U.S. entry into WWII
Thanks to the Militant for the timely article, "How Roosevelt provoked Tokyo's attack on Pearl Harbor," in the issue dated Dec. 11, 1995.

On page 134 of the Pathfinder book Labor's Giant Step author Art Preis makes a reference to a book entitled, President Roosevelt and the Coming of the War; a Study in Appearances and Reality.

This book by author Charles Beard goes into extreme detail on war preparations by Washington preceding its entry into World War II. The strategy of the U.S. policy was "maneuvering the Japanese into firing the first shot" - as it became known in the Roosevelt cabinet.

Other issues in Mr. Beard's book include:

1) The anti-war rhetoric of the Democratic Party platform of 1940.

2) How the once powerful isolationist and anti-war groups were manipulated into supporting the war effort.

3) U.S. aggression toward Japan including the freezing of all Japanese assets, denunciation of the Japanese trade treaty of 1911 and the embargo on export of numerous strategic materials like scrap iron.

4) The rejection of a Pacific conference with the Japanese Premier in August 1941.

5) The secret conference held between Roosevelt and Churchill in August 1941 which demanded equal access to raw materials in Asia (specifically rubber from Malaysia and chromium from Manchuria).

6) Through the interception of messages, such as the famous "winds message," the U.S. government realized that Japanese proposals were a last ditch effort before aggression and in fact knew that Pearl Harbor was coming.

Much of the material in the book is taken from the Congressional Joint Committee at war's end. Those interested in the Militant article of 12/11/95 will find this book by Mr. Beard to be most illuminating.

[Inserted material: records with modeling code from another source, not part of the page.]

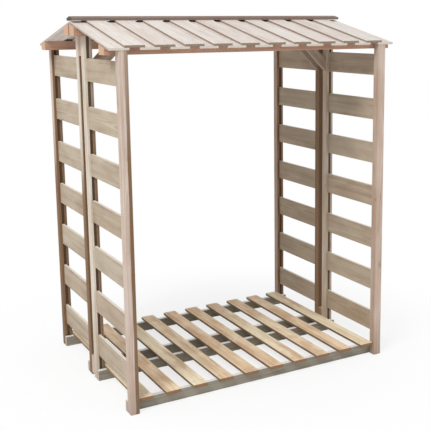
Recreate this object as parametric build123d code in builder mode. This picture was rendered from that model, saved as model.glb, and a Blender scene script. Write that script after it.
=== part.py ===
from build123d import *
from math import cos, radians, tan
import os

# Double log store: two open timber frames back to back under one low pitched roof.
# Millimetres. X runs along the ridge, Y from the front side to the rear side, Z is up from the ground.

# Overall plan
FRAME_LENGTH = 1640
ROOF_LENGTH = 1740
UNIT_DEPTH = 580
UNIT_GAP = 39

# Posts
POST_WIDTH = 50
POST_DEPTH = 47
MIDDLE_POST_HEIGHT = 1966

# Side boards, whose ends stand in a groove down the middle of each post
SIDE_BOARD_COUNT = 7
SIDE_BOARD_HEIGHT = 124
SIDE_BOARD_THICKNESS = 18
SIDE_BOARD_PITCH = 263
LOWEST_SIDE_BOARD = 142
GROOVE_DEPTH = 10

# Floor
BEARER_THICKNESS = 29
BEARER_HEIGHT = 60
SLAT_COUNT = 10
SLAT_WIDTH = 85
SLAT_THICKNESS = 17
SLAT_SETBACK = 15

# Roof
ROOF_PITCH = 12.3
ROOF_BOARD_WIDTH = 108
ROOF_BOARD_THICKNESS = 12
UNDER_BOARD_COUNT = 11
EAVE_REACH = 602
RIDGE_UNDERSIDE = 2032
BEAM_DEPTH = 78
PURLIN_BOTTOM = 1877
RIDGE_BEAM_INSET = 10
BEAM_OVERHANG = 55
CAP_WIDTH = 46
CAP_THICKNESS = 14

# Braces and the blocks that tie the two frames together
BRACE_WIDTH = 53
BRACE_THICKNESS = 25
BRACE_OUTER_LEG = 245
BLOCK_HEIGHT = 110
LOWER_BLOCK_BOTTOM = 14

# Eased edges
POST_EASE = 3
BOARD_EASE = 1.5

HALF_FRAME = FRAME_LENGTH / 2
HALF_ROOF = ROOF_LENGTH / 2
HALF_GAP = UNIT_GAP / 2
HALF_DEPTH = HALF_GAP + UNIT_DEPTH
INNER_POST_FACE = HALF_FRAME - POST_WIDTH
SIDE_LINE = HALF_FRAME - POST_WIDTH / 2
SLOPE = tan(radians(ROOF_PITCH))
BOARD_DROP = ROOF_BOARD_THICKNESS / cos(radians(ROOF_PITCH))
CAP_DROP = CAP_THICKNESS / cos(radians(ROOF_PITCH))
ROOF_BOARD_PERIOD = (ROOF_LENGTH - ROOF_BOARD_WIDTH) / (UNDER_BOARD_COUNT - 1)

FRONT = -1
REAR = 1
LEFT = -1
RIGHT = 1


def underside(y):
    """Height of the roof boards' underside at a distance y from the ridge."""
    return RIDGE_UNDERSIDE - SLOPE * abs(y)


def slope_axis(side):
    """Direction from the eave up to the ridge on one slope."""
    return Axis((0, 0, 0), (0, -side, SLOPE))


def save(builder, name):
    """Label a finished piece and write its STEP file."""
    builder.part.label = name
    export_step(builder.part, "parts/" + name + ".step")


def make_boxes(name, boxes, axis=None, easing=BOARD_EASE):
    """A piece made of separate square timbers, each given by its X, Y and Z ranges."""
    with BuildPart() as piece:
        for x_range, y_range, z_range in boxes:
            with BuildSketch(Plane.XY.offset(z_range[0])):
                with Locations((sum(x_range) / 2, sum(y_range) / 2)):
                    Rectangle(x_range[1] - x_range[0], y_range[1] - y_range[0])
            extrude(amount=z_range[1] - z_range[0])
        if axis is not None:
            chamfer(piece.edges().filter_by(axis), length=easing)
    save(piece, name)


def make_bars(name, starts, length, outline, axis=None, easing=BOARD_EASE):
    """A piece made of equal bars along X, all with one closed outline in the YZ plane."""
    with BuildPart() as piece:
        for start in starts:
            with BuildSketch(Plane.YZ.offset(start)):
                with BuildLine():
                    Polyline(*outline, close=True)
                make_face()
            extrude(amount=length)
        if axis is not None:
            chamfer(piece.edges().filter_by(axis), length=easing)
    save(piece, name)


def make_post(name, end, outline, groove_y):
    """A post with eased edges and a full-length groove, given by its outline in the YZ plane."""
    with BuildPart() as post:
        with BuildSketch(Plane.YZ.offset(end * SIDE_LINE - POST_WIDTH / 2)):
            with BuildLine():
                Polyline(*outline, close=True)
            make_face()
        extrude(amount=POST_WIDTH)
        chamfer(post.edges().filter_by(Axis.Z), length=POST_EASE)
        with BuildSketch():
            with Locations((end * SIDE_LINE, groove_y)):
                Rectangle(SIDE_BOARD_THICKNESS, GROOVE_DEPTH)
        extrude(amount=RIDGE_UNDERSIDE, mode=Mode.SUBTRACT)
    save(post, name)


def build_eave_post(name, end, side):
    """A post under the eave; its head is cut to the roof pitch."""
    outer = side * HALF_DEPTH
    inner = side * (HALF_DEPTH - POST_DEPTH)
    outline = [(outer, 0), (inner, 0), (inner, underside(inner)), (outer, underside(outer))]
    make_post(name, end, outline, inner + side * GROOVE_DEPTH / 2)


def build_middle_post(name, end, side):
    """A post in the middle of the store that carries a ridge beam on its head."""
    near = side * HALF_GAP
    far = side * (HALF_GAP + POST_DEPTH)
    outline = [(near, 0), (far, 0), (far, MIDDLE_POST_HEIGHT), (near, MIDDLE_POST_HEIGHT)]
    make_post(name, end, outline, far - side * GROOVE_DEPTH / 2)


def build_side_boards(name, end, side):
    """Seven boards with their ends in the grooves of the two posts of one side."""
    x_range = (end * SIDE_LINE - SIDE_BOARD_THICKNESS / 2, end * SIDE_LINE + SIDE_BOARD_THICKNESS / 2)
    near = side * (HALF_GAP + POST_DEPTH - GROOVE_DEPTH)
    far = side * (HALF_DEPTH - POST_DEPTH + GROOVE_DEPTH)
    bottoms = [LOWEST_SIDE_BOARD + index * SIDE_BOARD_PITCH for index in range(SIDE_BOARD_COUNT)]
    boxes = [(x_range, sorted((near, far)), (bottom, bottom + SIDE_BOARD_HEIGHT)) for bottom in bottoms]
    make_boxes(name, boxes, Axis.Y)


def build_bearer(name, near_face, side):
    """A floor bearer on edge, against the inner faces of two posts."""
    y_range = sorted((near_face, near_face + side * BEARER_THICKNESS))
    make_boxes(name, [((-HALF_FRAME, HALF_FRAME), y_range, (0, BEARER_HEIGHT))], Axis.X)


def build_floor_slat(name, index):
    """One floor slat that runs from the front frame to the rear frame over the bearers."""
    period = (2 * INNER_POST_FACE - SLAT_WIDTH) / (SLAT_COUNT - 1)
    start = -INNER_POST_FACE + index * period
    reach = HALF_DEPTH - SLAT_SETBACK
    z_range = (BEARER_HEIGHT, BEARER_HEIGHT + SLAT_THICKNESS)
    make_boxes(name, [((start, start + SLAT_WIDTH), (-reach, reach), z_range)], Axis.Y)


def build_beam(name, outer, inner, bottom):
    """A beam along the store whose top is planed to the roof pitch."""
    outline = [(outer, bottom), (inner, bottom), (inner, underside(inner)), (outer, underside(outer))]
    make_bars(name, [-HALF_FRAME - BEAM_OVERHANG], FRAME_LENGTH + 2 * BEAM_OVERHANG, outline)


def build_brace(name, end, side):
    """A brace at 45 degrees from a middle post up to its ridge beam."""
    corner = end * INNER_POST_FACE
    inner_leg = BRACE_OUTER_LEG - BRACE_WIDTH * 2**0.5
    top = MIDDLE_POST_HEIGHT
    middle = side * (HALF_GAP + POST_DEPTH / 2)
    outline = [
        (corner, top - BRACE_OUTER_LEG),
        (corner - end * BRACE_OUTER_LEG, top),
        (corner - end * inner_leg, top),
        (corner, top - inner_leg),
    ]
    with BuildPart() as brace:
        with BuildSketch(Plane.XZ.offset(-middle)):
            with BuildLine():
                Polyline(*outline, close=True)
            make_face()
        extrude(amount=BRACE_THICKNESS / 2, both=True)
    save(brace, name)


def build_block(name, end, bottom):
    """A block between two middle posts that ties the two frames together."""
    x_range = sorted((end * HALF_FRAME, end * INNER_POST_FACE))
    make_boxes(name, [(x_range, (-HALF_GAP, HALF_GAP), (bottom, bottom + BLOCK_HEIGHT))])


def slope_outline(side, reach, lift, drop):
    """Section of a layer on one slope, from the ridge out to its square-cut lower end."""
    low = reach * side
    run = drop * SLOPE / (1 + SLOPE**2)
    base = underside(low) + lift
    return [
        (0, RIDGE_UNDERSIDE + lift),
        (low, base),
        (low + side * run, base + drop / (1 + SLOPE**2)),
        (0, RIDGE_UNDERSIDE + lift + drop),
    ]


def build_roof_boards(name, side, over):
    """One layer of roof boards on one slope: the under boards, or the over boards."""
    count = UNDER_BOARD_COUNT - 1 if over else UNDER_BOARD_COUNT
    shift = ROOF_BOARD_PERIOD / 2 if over else 0
    lift = BOARD_DROP if over else 0
    starts = [-HALF_ROOF + shift + index * ROOF_BOARD_PERIOD for index in range(count)]
    outline = slope_outline(side, EAVE_REACH, lift, BOARD_DROP)
    make_bars(name, starts, ROOF_BOARD_WIDTH, outline, slope_axis(side))


def build_ridge_board(name, side):
    """One of the two capping boards, mitred together along the ridge."""
    outline = slope_outline(side, CAP_WIDTH, 2 * BOARD_DROP, CAP_DROP)
    make_bars(name, [-HALF_ROOF], ROOF_LENGTH, outline)


os.makedirs("parts", exist_ok=True)

for end, end_name in ((LEFT, "left"), (RIGHT, "right")):
    for side, side_name in ((FRONT, "front"), (REAR, "rear")):
        corner_name = side_name + "_" + end_name
        build_eave_post("eave_post_" + corner_name, end, side)
        build_middle_post("middle_post_" + corner_name, end, side)
        build_side_boards("side_boards_" + corner_name, end, side)
        build_brace("brace_" + corner_name, end, side)
    build_block("upper_block_" + end_name, end, MIDDLE_POST_HEIGHT - BLOCK_HEIGHT)
    build_block("lower_block_" + end_name, end, LOWER_BLOCK_BOTTOM)

for side, side_name in ((FRONT, "front"), (REAR, "rear")):
    build_bearer("outer_bearer_" + side_name, side * (HALF_DEPTH - POST_DEPTH), -side)
    build_bearer("inner_bearer_" + side_name, side * (HALF_GAP + POST_DEPTH), side)
    purlin_face = side * (HALF_DEPTH - POST_DEPTH)
    build_beam("eave_purlin_" + side_name, purlin_face, purlin_face - side * BEAM_DEPTH, PURLIN_BOTTOM)
    beam_face = side * RIDGE_BEAM_INSET
    build_beam("ridge_beam_" + side_name, beam_face + side * BEAM_DEPTH, beam_face, MIDDLE_POST_HEIGHT)
    build_roof_boards("roof_under_boards_" + side_name, side, False)
    build_roof_boards("roof_over_boards_" + side_name, side, True)
    build_ridge_board("ridge_board_" + side_name, side)

for slat_index in range(SLAT_COUNT):
    build_floor_slat("floor_slat_" + str(slat_index + 1), slat_index)
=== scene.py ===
"""Looks of a double log store: two open timber frames back to back under one pitched board roof.

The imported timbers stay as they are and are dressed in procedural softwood. The heads of nails and
screws are added over them. Metres, X along the ridge, Y from the front side to the rear side, Z up.
"""

import logging
import math
from dataclasses import dataclass
from enum import Enum

import bmesh
import bpy
from mathutils import Matrix, Vector


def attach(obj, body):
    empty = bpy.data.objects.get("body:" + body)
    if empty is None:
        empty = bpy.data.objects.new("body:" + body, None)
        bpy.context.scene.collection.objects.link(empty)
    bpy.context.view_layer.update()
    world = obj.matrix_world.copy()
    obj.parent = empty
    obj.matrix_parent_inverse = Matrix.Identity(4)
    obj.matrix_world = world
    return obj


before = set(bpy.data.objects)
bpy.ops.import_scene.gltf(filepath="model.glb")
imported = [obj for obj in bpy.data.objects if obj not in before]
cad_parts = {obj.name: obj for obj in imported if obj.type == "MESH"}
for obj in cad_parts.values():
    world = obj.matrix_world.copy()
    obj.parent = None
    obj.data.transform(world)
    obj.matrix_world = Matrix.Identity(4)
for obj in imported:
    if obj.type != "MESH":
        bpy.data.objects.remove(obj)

log = logging.getLogger("log_store")

Triple = tuple[float, float, float]
Colour = tuple[float, float, float, float]
HeadPlace = tuple[Triple, float, float]

ROOF_PITCH = math.radians(12.3)
RIDGE_UNDERSIDE = 2.032
BOARD_DROP = 0.012 / math.cos(ROOF_PITCH)
CAP_DROP = 0.014 / math.cos(ROOF_PITCH)

# Distance from the middle of the store to the middle line of the posts and side boards at each end.
SIDE_LINE = 0.795

# Spacing on an axis along which a family has one timber only. It is longer than the store.
ALONE = 8.0


def shade(red: int, green: int, blue: int) -> Colour:
    """Turn a colour as it is seen on a screen into linear light.

    Args:
        red: Red, from 0 to 255.
        green: Green, from 0 to 255.
        blue: Blue, from 0 to 255.

    Returns:
        The linear colour with full opacity.
    """
    linear = []
    for level in (red, green, blue):
        share = level / 255
        linear.append(share / 12.92 if share <= 0.04045 else ((share + 0.055) / 1.055) ** 2.4)
    return (linear[0], linear[1], linear[2], 1.0)


def roof_height(y: float) -> float:
    """Give the height of the roof boards' underside.

    Args:
        y: Distance from the ridge.

    Returns:
        The height above the ground.
    """
    return RIDGE_UNDERSIDE - math.tan(ROOF_PITCH) * abs(y)


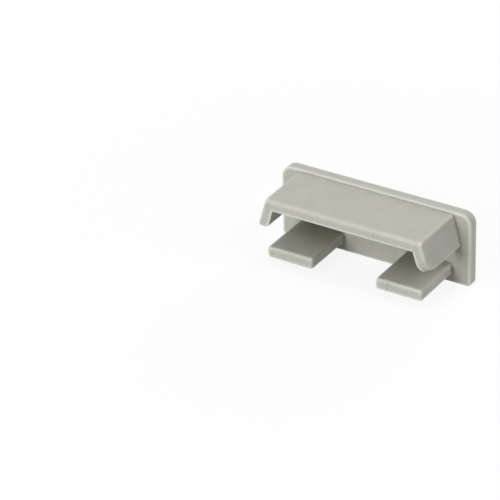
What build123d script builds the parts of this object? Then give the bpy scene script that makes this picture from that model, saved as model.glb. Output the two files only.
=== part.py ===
from build123d import *
import os
from math import radians, tan

# End cap for a flat extruded profile, moulded in one piece of thermoplastic.
#
# Frame, in millimetres: X runs along the plate, Y out of the back of the plate into the profile,
# Z up. The origin is the middle of the plate's back face, the plane that the cut end of the
# profile meets. The plain front face looks along -Y.
#
# The hood's two legs end differently: the guide leg, towards -X, has a large lead-in radius and a
# slanted foot, and the plain leg, towards +X, has a square end and a level foot. The cap for the
# profile's other end is the mirror image.

# ---- Plate: what stays in view when the cap is fitted
plate_length = 30.0
plate_height = 11.0
plate_thickness = 2.25
plate_top_radius = 1.7          # the two upper corners
plate_bottom_radius = 0.45      # the two lower corners
front_chamfer = 0.65            # 45 degree bevel all round the front face
front_bottom_radius = 0.3       # what the bevel leaves of the lower corners
bevel_blend = 0.2               # softening of the bevel's two edges
back_edge_radius = 0.2          # softening of the back face's edge

# ---- Hood: the upper plug, a roof with a splayed leg under each end, open below and at its free end
hood_length = 24.4              # along X over the roof's top, at the free end
hood_depth = 9.0                # reach into the profile
hood_step = 0.32                # its roof meets the plate this far below the plate's top
hood_draft = 0.5                # degrees by which its faces lean, for release from the mould
roof_thickness = 1.65           # at the free end
leg_thickness = 1.6             # along X, at the free end
leg_splay = 16.0                # degrees out of upright, feet outwards
guide_foot_height = 6.12        # guide leg: outer edge of its foot above the plate's bottom
guide_foot_slant = 28.0         # guide leg: degrees by which its foot falls towards the inside
guide_foot_radius = 2.4         # guide leg: lead-in at the lower corner of its free end
plain_foot_height = 6.2         # plain leg: its level foot above the plate's bottom
plain_foot_radius = 0.3         # plain leg: lower corner of its free end
plain_foot_bevel = 0.35         # plain leg: inner edge of its foot
roof_front_radius = 0.6         # along the roof's free edge
hood_side_radius = 0.35         # outer edges of the roof's sides, the legs' free ends and the feet
hood_inner_radius = 0.15        # inner edge of the roof's free end

# ---- Tongues: the two lower plugs
tongue_gap = 10.0               # clear distance between the two
tongue_width = 7.2
tongue_depth = 8.6
tongue_thickness = 1.65
tongue_lift = 1.3               # underside above the plate's bottom
tongue_corner_radius = 0.4      # corners of the free end, seen from above
tongue_upper_radius = 0.4       # edges of the upper face
tongue_lower_radius = 0.25      # edges of the lower face

# ---- Worked out from the sizes above
plate_top = plate_height / 2
plate_bottom = -plate_height / 2
hood_release = hood_depth * tan(radians(hood_draft))    # shift of a drafted face over the depth
leg_slope = tan(radians(leg_splay))


def plate_outline(inset, top_radius, bottom_radius):
    """Rounded rectangle of the plate, drawn smaller by an inset on every side."""
    outline = Rectangle(plate_length - 2 * inset, plate_height - 2 * inset)
    outline = fillet(outline.vertices().group_by(Axis.Y)[-1], top_radius)
    return fillet(outline.vertices().group_by(Axis.Y)[0], bottom_radius)


def make_plate():
    """Plate with a straight rim behind and a bevelled front."""
    rim_depth = plate_thickness - front_chamfer
    rim_plane = Plane.XZ.offset(rim_depth)
    front_plane = Plane.XZ.offset(plate_thickness)
    full = plate_outline(0, plate_top_radius, plate_bottom_radius)
    inner = plate_outline(front_chamfer, plate_top_radius - front_chamfer, front_bottom_radius)
    rim = extrude(Plane.XZ * full, rim_depth)
    bevel = loft([rim_plane * full, front_plane * inner], ruled=True)
    plate = rim + bevel
    levels = plate.edges().group_by(Axis.Y)
    front_edges, rim_front_edges = levels[0], levels[2]
    plate = fillet(front_edges + rim_front_edges, bevel_blend)
    return fillet(plate.edges().group_by(Axis.Y)[-1], back_edge_radius)


def half_hood(release, foot_height, foot_slant):
    """Corners of the hood's +X half, from the roof's outer edge round to its underside.

    Release is how far the drafted faces stand out from where they are at the free end.
    """
    roof_top = plate_top - hood_step - hood_release + release
    roof_under = roof_top - roof_thickness - 2 * release
    foot = plate_bottom + foot_height
    inner_foot = foot - leg_thickness * tan(radians(foot_slant))
    roof_corner = hood_length / 2 + release

    def outer_x(height):
        return roof_corner + (roof_top - height) * leg_slope

    def inner_x(height):
        return outer_x(height) - leg_thickness - 2 * release

    return [
        (roof_corner, roof_top),
        (outer_x(foot), foot),
        (inner_x(inner_foot), inner_foot),
        (inner_x(roof_under), roof_under),
    ]


def hood_section(release):
    """Section right across the hood, the plain leg on the +X side with its foot bevelled inside."""
    plain_side = half_hood(release, plain_foot_height, 0)
    guide_side = half_hood(release, guide_foot_height, guide_foot_slant)
    mirrored = [(-x, z) for x, z in reversed(guide_side)]
    section = make_face(Polyline(*plain_side, *mirrored, close=True))
    plain_foot = section.vertices().sort_by(Axis.X)[-4:].sort_by(Axis.Y)[:2]
    return chamfer(plain_foot.sort_by(Axis.X)[0], plain_foot_bevel)


def free_edges(solid):
    """Edges in the plane of the free end."""
    return solid.edges().group_by(Axis.Y)[-1]


def free_foot_edge(hood, side):
    """Edge across a leg's foot at the free end: side +1 is the plain leg, -1 the guide leg."""
    on_side = free_edges(hood).filter_by(lambda edge: edge.center().X * side > 0)
    return on_side.sort_by(Axis.Z)[0]


def depth_edges(hood):
    """Edges that run from the plate to the free end."""
    return hood.edges().filter_by(lambda edge: abs(edge.tangent_at(0.5).Y) > 0.9)


def free_roof_edges(hood):
    """Lower and upper edge of the roof's free end."""
    return free_edges(hood).sort_by(SortBy.LENGTH)[-2:].sort_by(Axis.Z)


def make_hood():
    """Hood with drafted faces, its feet and free edges rounded."""
    free_plane = Plane.XZ.offset(-hood_depth)
    hood = loft([Plane.XZ * hood_section(hood_release), free_plane * hood_section(0)], ruled=True)
    hood = fillet(free_foot_edge(hood, -1), guide_foot_radius)
    hood = fillet(free_foot_edge(hood, 1), plain_foot_radius)
    hood = fillet(free_roof_edges(hood)[1], roof_front_radius)
    hood = fillet(depth_edges(hood).sort_by(Axis.Z)[-2:], hood_side_radius)
    return fillet(free_roof_edges(hood)[0], hood_inner_radius)


def make_tongue():
    """Flat tongue on the +X side, its free end and edges rounded."""
    plan = Rectangle(tongue_width, tongue_depth, align=(Align.MIN, Align.MIN))
    plan = fillet(plan.vertices().group_by(Axis.Y)[-1], tongue_corner_radius)
    seat = Location((tongue_gap / 2, 0, plate_bottom + tongue_lift))
    tongue = extrude(seat * plan, tongue_thickness)
    upper_free = tongue.edges().group_by(Axis.Z)[-1].sort_by(Axis.Y)[1:]
    tongue = fillet(upper_free, tongue_upper_radius)
    lower_free = tongue.edges().group_by(Axis.Z)[0].sort_by(Axis.Y)[1:]
    return fillet(lower_free, tongue_lower_radius)


tongue = make_tongue()
cap = make_plate() + make_hood() + tongue + mirror(tongue, Plane.YZ)
os.makedirs("parts", exist_ok=True)
export_step(cap, "parts/end_cap.step")
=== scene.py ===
from math import cos, pi, radians, sin

import bpy
from bpy.props import FloatProperty, FloatVectorProperty, PointerProperty
from mathutils import Matrix, Vector


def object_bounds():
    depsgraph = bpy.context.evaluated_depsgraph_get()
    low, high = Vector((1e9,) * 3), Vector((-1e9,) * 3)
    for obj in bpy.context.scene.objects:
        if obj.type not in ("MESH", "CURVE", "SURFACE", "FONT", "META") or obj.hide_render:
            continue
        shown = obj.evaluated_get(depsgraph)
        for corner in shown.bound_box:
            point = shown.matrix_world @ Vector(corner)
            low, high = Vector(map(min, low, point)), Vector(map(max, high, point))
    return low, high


bl_info = {
    "name": "Profile End Cap",
    "version": (1, 0, 0),
    "blender": (4, 5, 0),
    "location": "3D View > Sidebar > End Cap",
    "description": "Finishes a moulded profile end cap and lights it on a pale floor",
    "category": "Object",
}

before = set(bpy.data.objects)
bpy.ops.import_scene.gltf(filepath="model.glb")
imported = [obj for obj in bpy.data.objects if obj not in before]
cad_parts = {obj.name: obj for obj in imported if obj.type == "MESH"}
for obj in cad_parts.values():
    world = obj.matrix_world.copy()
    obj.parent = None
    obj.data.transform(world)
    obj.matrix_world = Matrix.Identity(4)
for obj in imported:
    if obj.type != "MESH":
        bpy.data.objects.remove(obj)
CAD_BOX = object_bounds()
CAP_NODE = "end_cap"

# Lamps, each a square softbox: name, azimuth from the camera's side (positive to its right),
# elevation, side length in metres
LAMPS = (
    ("key", radians(-48), radians(18), 0.26),
    ("front", radians(-50), radians(40), 0.26),
    ("overhead", radians(-90), radians(84), 0.26),
    ("fill", radians(60), radians(42), 0.26),
    ("face", radians(147), radians(14), 0.16),
)
LAMP_DISTANCE = 0.5  # metres from the cap's middle
# So low that the roof would mirror them in views from the other side
UNMIRRORED_LAMPS = ("key", "face")

WHITE = (1, 1, 1, 1)


# ---------------------------------------------------------------- settings

def length_setting(name, description, default):
    """A length in metres that can be very small."""
    return FloatProperty(
        name=name,
        description=description,
        subtype="DISTANCE",
        unit="LENGTH",
        min=0,
        default=default,
        precision=6,
    )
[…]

Combining the Beard book with Art Preis's work, documenting the role of the Stalinists in the U.S. labor movement at that time, one can have no trouble understanding how the U.S. working class was dragged into fighting the war.

Robert Kissinger

Chicago, Illinois

The letters column is an open forum for all viewpoints on subjects of general interest to our readers. Please keep your letters brief. Where necessary they will be abridged.